Relying on CVE databases: Adaptive malware introduces new malicious code, not exploiting known vulnerabilities. Use behavioral analysis and integrity verification.
Ignoring installation scripts: npm allows arbitrary code execution via preinstall, install, and postinstall hooks. Audit every script in your dependency tree.

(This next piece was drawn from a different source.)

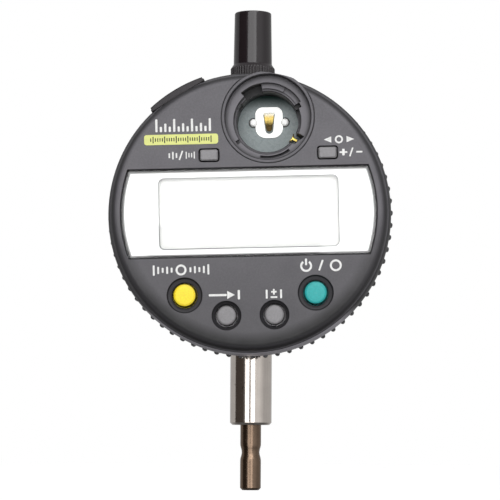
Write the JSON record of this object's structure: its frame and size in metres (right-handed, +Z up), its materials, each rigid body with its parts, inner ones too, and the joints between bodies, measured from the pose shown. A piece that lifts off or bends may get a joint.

Alert fatigue: Avoid overwhelming alerts by focusing on high-risk behaviors like process spawning and credential access, then expand gradually.
Quick Reference Table
| Detection Signal | Risk Level | Recommended Action | Mapped Control |
|---|---|---|---|
| Package not in lock file | Critical | Block installation, investigate source | PCI DSS 6.3.2 |
| Integrity hash mismatch | Critical | Block installation, compare with registry | NIST CSF PR.DS-6 |
| Installation script spawns processes | High | Sandbox execution, manual review | ISO 27001 A.8.31 |
| Network call to unlisted domain | High | Block, add to allowlist if legitimate | NIST CSF ID.SC-4 |
| Filesystem write outside package dir | High | Block, audit package source code | PCI DSS 11.6.1 |
| Typosquatting similarity > 80% | Medium | Flag for review, check publish date | NIST CSF ID.SC-4 |
| New transitive dependency added | Medium | Audit dependency chain, verify necessity | PCI DSS 6.3.2 |
| Package version changes without lock update | Critical | Revert, investigate compromise | PCI DSS 11.6.1 |
Emergency response: If adaptive malware is detected, assume it has modified other packages. Regenerate node_modules/ from a clean cache, verify all integrity hashes, and audit recent commits for unauthorized changes.
Your strategy must focus on behaviors and integrity, not just pattern matching.